The gas-holder serves merely to regulate the production of gas. The pipes leading to the engine should be cleaned several times each month, in order to remove the thin layer of tar which is deposited within them.
There are many kinds of lignite, and the gas-generator should be constructed to meet the peculiar requirements of the variety employed. The layer of fuel should be such in thickness that the gas as it emerges from the generator has a temperature of about 77 degrees F. This is the temperature of the gas which leaves the scrubber in the case of anthracite-generators. If the lignite contains much water, the greater part is retained in the washer by the gas in the form of drops. Sometimes the water drips through the grate of the generator. Lignite-generators may also be operated with peat, and even with town refuse, with slight modifications.
The consumption per horse-power per hour is 3.3 pounds of lignite containing 2,400 calories (9,424.9 B.T.U.). In order to generate the same power with a boiler and steam-engine, 8.8 pounds would be required. An engine driven unloaded with fuel furnished by a lignite-generator will consume 50 per cent. of the weight of the fuel required at full load. This depends upon the proportion of water contained in the lignite and on losses of heat by radiation from the generator. In street-gas engines running without load, the absorption is 20 per cent., in anthracite-generators 40 per cent. of the consumption at full load.
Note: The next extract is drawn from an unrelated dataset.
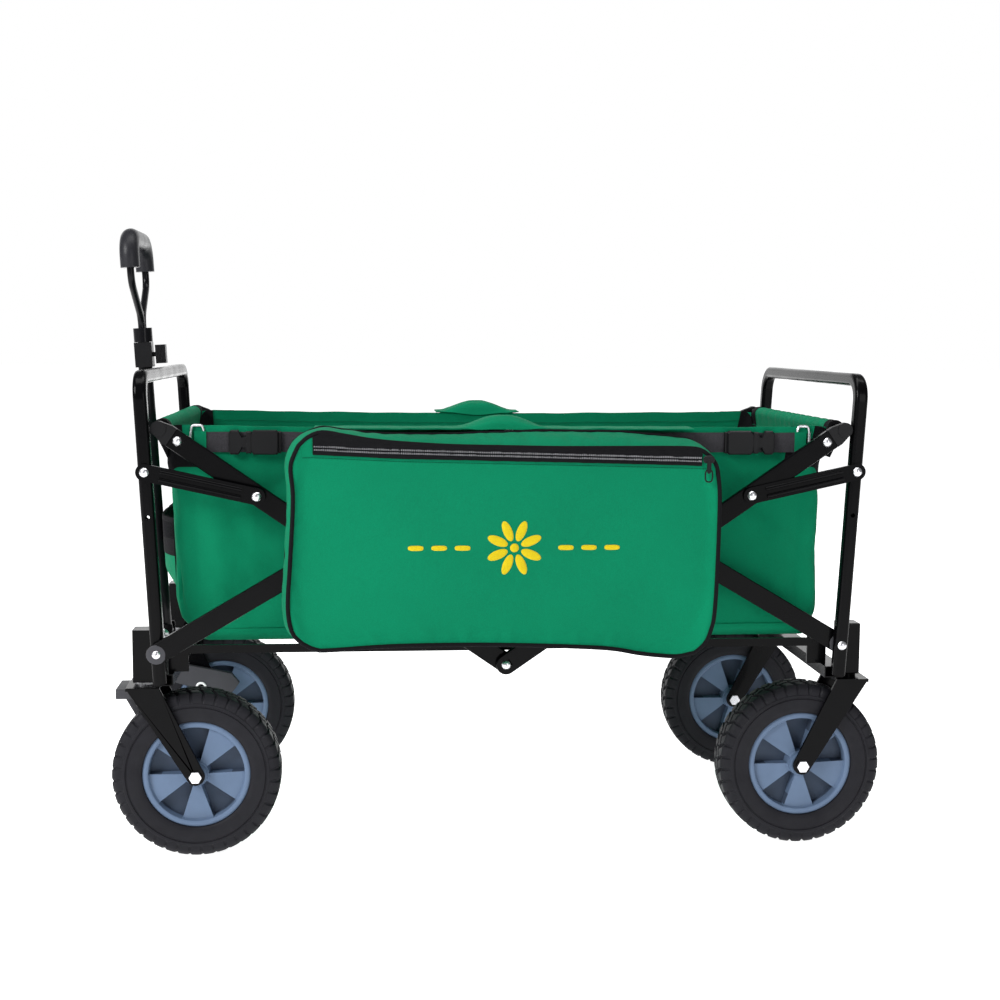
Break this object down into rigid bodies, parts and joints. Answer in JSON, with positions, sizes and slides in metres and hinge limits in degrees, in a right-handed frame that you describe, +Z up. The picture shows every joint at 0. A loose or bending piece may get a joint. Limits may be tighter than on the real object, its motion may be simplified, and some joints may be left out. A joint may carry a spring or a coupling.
{
  "type": "folding wagon",
  "caption": "Folding utility wagon: steel scissor frame, open green fabric tub, zipped side bag, four spoked wheels with braked swivel front wheels, and an upright telescoping pull handle.",
  "frame": {"origin": "on the floor, in the middle of the object's box", "axes": "+Z up, -X the front with the pull handle, -Y the near side with the bag"},
  "size_m": [0.9484, 0.527, 0.7631],
  "materials": {
    "steel_black": "gloss black powder coat",
    "rivet_steel": "bright zinc plated",
    "tyre_rubber": "matt black rubber",
    "hub_plastic": "blue grey moulded plastic",
    "black_plastic": "satin black moulded plastic",
    "grip_plastic": "dark grey grip",
    "fabric_green": "plain woven polyester, green",
    "webbing_black": "woven webbing",
    "tube_steel": "satin black tube"
  },
  "bodies": {
    "rear_frame": {"rear_hoop": "steel_black", "rear_base_bar": "steel_black", "rear_posts": "steel_black", "rear_frame_pins": "rivet_steel", "rear_near_fork": "steel_black", "rear_far_fork": "steel_black", "rear_near_axle": "rivet_steel", "rear_far_axle": "rivet_steel"},
    "rear_lower_arms": {"rear_lower_arms": "steel_black"},
    "rear_upper_arms": {"rear_upper_arms": "steel_black", "rear_corner_caps": "black_plastic", "rear_rim_bar": "steel_black", "rear_arm_rivets": "rivet_steel", "bottom_centre_screws": "rivet_steel"},
    "front_upper_arms": {"front_upper_arms": "steel_black", "front_corner_caps": "black_plastic", "front_rim_bar": "steel_black", "front_cap_rivets": "rivet_steel"},
    "front_lower_arms": {"front_lower_arms": "steel_black", "centre_rivets": "rivet_steel"},
    "front_frame": {"front_hoop": "steel_black", "front_base_bar": "steel_black", "front_posts": "steel_black", "front_frame_pins": "rivet_steel", "handle_bracket": "steel_black", "handle_pin": "rivet_steel", "handle_clip": "black_plastic"},
    "rear_links": {"rear_short_links": "steel_black"},
    "front_links": {"front_short_links": "steel_black"},
    "rear_rails": {"rear_floor_rails": "steel_black"},
    "front_rails": {"front_floor_rails": "steel_black"},
    "tub_fabric": {"tub": "fabric_green", "side_bag": "fabric_green", "bag_straps": "webbing_black", "rear_strap_hardware": "black_plastic"},
    "tub_front": {"front_pocket": "fabric_green", "front_strap_hardware": "black_plastic"},
    "zipper": {"zipper_slider": "black_plastic"},
    "caster_near": {"front_near_fork": "steel_black", "kingpin_near": "rivet_steel", "front_near_axle": "rivet_steel"},
    "caster_far": {"front_far_fork": "steel_black", "kingpin_far": "rivet_steel", "front_far_axle": "rivet_steel"},
    "front_wheel_near": {"front_near_tyre": "tyre_rubber", "front_near_hub": "hub_plastic"},
    "front_wheel_far": {"front_far_tyre": "tyre_rubber", "front_far_hub": "hub_plastic"},
    "rear_wheel_near": {"rear_near_tyre": "tyre_rubber", "rear_near_hub": "hub_plastic"},
    "rear_wheel_far": {"rear_far_tyre": "tyre_rubber", "rear_far_hub": "hub_plastic"},
    "brake_near": {"brake_lever_near": "black_plastic"},
    "brake_far": {"brake_lever_far": "black_plastic"},
    "pull_handle": {"handle_tube": "tube_steel", "handle_collar": "black_plastic"},
    "handle_slide": {"handle_inner_tube": "tube_steel", "handle_yoke": "tube_steel", "handle_grip": "grip_plastic"},
    "release_button": {"handle_button": "black_plastic"}
  },
  "joints": [
    {"name": "fold", "type": "hinge", "parent": "rear_frame", "child": "rear_lower_arms", "pos_m": [0.41309, 0.0262, 0.257], "axis": [0, 1, 0], "range_deg": [0, 39], "deforming": ["tub", "side_bag", "bag_straps"]},
    {"name": "rear_crossing", "type": "hinge", "parent": "rear_lower_arms", "child": "rear_upper_arms", "pos_m": [0.205, 0.0262, 0.38], "axis": [0, 1, 0], "range_deg": [-78.02, 0]},
    {"name": "bottom_centre", "type": "hinge", "parent": "rear_upper_arms", "child": "front_upper_arms", "pos_m": [0, 0.0262, 0.238], "axis": [0, 1, 0], "range_deg": [0, 78.02]},
    {"name": "front_crossing", "type": "hinge", "parent": "front_upper_arms", "child": "front_lower_arms", "pos_m": [-0.205, 0.0262, 0.38], "axis": [0, 1, 0], "range_deg": [-78.02, 0]},
    {"name": "front_leg_pivot", "type": "hinge", "parent": "front_lower_arms", "child": "front_frame", "pos_m": [-0.41309, 0.0262, 0.257], "axis": [0, 1, 0], "range_deg": [0, 39.02]},
    {"name": "rear_link_pivot", "type": "hinge", "parent": "rear_frame", "child": "rear_links", "pos_m": [0.42431, 0.0262, 0.471], "axis": [0, 1, 0], "range_deg": [0, 73.68]},
    {"name": "front_link_pivot", "type": "hinge", "parent": "front_frame", "child": "front_links", "pos_m": [-0.42431, 0.0262, 0.471], "axis": [0, 1, 0], "range_deg": [-73.68, 0]},
    {"name": "rear_rail_pivot", "type": "hinge", "parent": "rear_frame", "child": "rear_rails", "pos_m": [0.388, 0.0262, 0.256], "axis": [0, 1, 0], "range_deg": [0, 70.57]},
    {"name": "front_rail_pivot", "type": "hinge", "parent": "front_frame", "child": "front_rails", "pos_m": [-0.388, 0.0262, 0.256], "axis": [0, 1, 0], "range_deg": [-70.57, 0]},
    {"name": "tub_lift", "type": "slide", "parent": "rear_frame", "child": "tub_fabric", "axis": [0, 0, 1], "range_m": [0, 0.20087]},
    {"name": "tub_front_lift", "type": "slide", "parent": "front_frame", "child": "tub_front", "axis": [0, 0, 1], "range_m": [0, 0.20087]},
    {"name": "zipper_pull", "type": "slide", "parent": "tub_fabric", "child": "zipper", "axis": [-0.9997, 0, 0.0261], "range_m": [0, 0.456]},
    {"name": "caster_swivel_near", "type": "hinge", "parent": "front_frame", "child": "caster_near", "pos_m": [-0.434, -0.1508, 0.214], "axis": [0, 0, 1], "continuous": true},
    {"name": "front_wheel_spin_near", "type": "hinge", "parent": "caster_near", "child": "front_wheel_near", "pos_m": [-0.3726, -0.1508, 0.1016], "axis": [0, 1, 0], "continuous": true},
    {"name": "rear_wheel_spin_near", "type": "hinge", "parent": "rear_frame", "child": "rear_wheel_near", "pos_m": [0.3726, -0.1508, 0.1016], "axis": [0, 1, 0], "continuous": true},
    {"name": "brake_near", "type": "hinge", "parent": "caster_near", "child": "brake_near", "pos_m": [-0.401, -0.1508, 0.133], "axis": [0, -1, 0], "range_deg": [0, 10]},
    {"name": "caster_swivel_far", "type": "hinge", "parent": "front_frame", "child": "caster_far", "pos_m": [-0.434, 0.2032, 0.214], "axis": [0, 0, 1], "continuous": true},
    {"name": "front_wheel_spin_far", "type": "hinge", "parent": "caster_far", "child": "front_wheel_far", "pos_m": [-0.3726, 0.2032, 0.1016], "axis": [0, 1, 0], "continuous": true},
    {"name": "rear_wheel_spin_far", "type": "hinge", "parent": "rear_frame", "child": "rear_wheel_far", "pos_m": [0.3726, 0.2032, 0.1016], "axis": [0, 1, 0], "continuous": true},
    {"name": "brake_far", "type": "hinge", "parent": "caster_far", "child": "brake_far", "pos_m": [-0.401, 0.2032, 0.133], "axis": [0, -1, 0], "range_deg": [0, 10]},
    {"name": "handle_tilt", "type": "hinge", "parent": "front_frame", "child": "pull_handle", "pos_m": [-0.432, 0.0262, 0.24], "axis": [0, -1, 0], "range_deg": [0, 95]},
    {"name": "handle_extend", "type": "slide", "parent": "pull_handle", "child": "handle_slide", "axis": [-0.0576, 0, 0.9983], "range_m": [0, 0.25]},
    {"name": "button_press", "type": "slide", "parent": "pull_handle", "child": "release_button", "axis": [-0.9983, 0, -0.0576], "range_m": [0, 0.003], "stiffness_N_per_m": 800}
  ],
  "couplings": [
    {"joint": "rear_crossing", "follows": "fold", "ratio": -2},
    {"joint": "bottom_centre", "follows": "fold", "ratio": 2},
    {"joint": "front_crossing", "follows": "fold", "ratio": -2},
    {"joint": "front_leg_pivot", "follows": "fold", "ratio": 1},
    {"joint": "rear_link_pivot", "follows": "fold", "ratio": 1.8887},
    {"joint": "front_link_pivot", "follows": "fold", "ratio": -1.8887},
    {"joint": "rear_rail_pivot", "follows": "fold", "ratio": 1.8091},
    {"joint": "front_rail_pivot", "follows": "fold", "ratio": -1.8091},
    {"joint": "tub_lift", "follows": "fold", "m_per_rad": 0.29437},
    {"joint": "tub_front_lift", "follows": "fold", "m_per_rad": 0.29437}
  ]
}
Passing now to the utilization of wood, of which something has already been said in Chapter XI, two entirely distinct processes are successfully employed in apparatus of the Riché type, these processes depending upon the form of the wood used—whether, in other words, the wood be consumed in the form of sticks or blocks or in the form of chips, sawdust, bark, and the like, all of them the wastes of factories in which wood is used.
Distilling-Producers.—If the wood consists of logs, it is burnt in a generator comprising a fire-box and a distilling retort. The fire-box is charged with ordinary coal which serves to heat the retort to redness. The wood is discharged through the top of the retort, and the gas, produced by the distillation, escapes through the bottom and passes to the washing apparatus. The base of the retort is heated to about 1,652 degrees F., while at the top this temperature is reduced to 752 degrees
F. The wood thus treated is transformed into charcoal, which is a by-product of some value.
Fig. 87.—Riché distilling-producer.
The lower part of this cast retort (Fig. 87) is lined with charcoal, the residue of previous distillations. The wood which is introduced in the upper part of the retort is distilled in the chamber. The retort is held by its own weight in a socket on the foot, which socket is lined with a special refractory cement, made of silicate, asbestos forming the joint. The products
of combustion, issuing from the furnace, pass by way of the flue to the lower part of the casing, and raise the temperature of the retort and the charcoal it contains to that of a cherry red (1,652 degrees F.). These products of combustion then float to the upper part of the casing and heat the top of the retort to a temperature of about 752 degrees F., in which part the wood or the wooden waste to be distilled is enclosed. Thence the products of combustion pass through a horizontal flue, provided with a damper, into a collecting flue by which they are led to the smoke-stack. The products of distillation formed in the chamber, having no outlet at the top of the retort, must traverse the zone filled with incandescent carbon. The condensible products are conducted as permanent gases (carbonic-acid gas in the state of carbon monoxide) and are collected in the receptacle, after having passed the funnel and the bell of the purifying apparatus.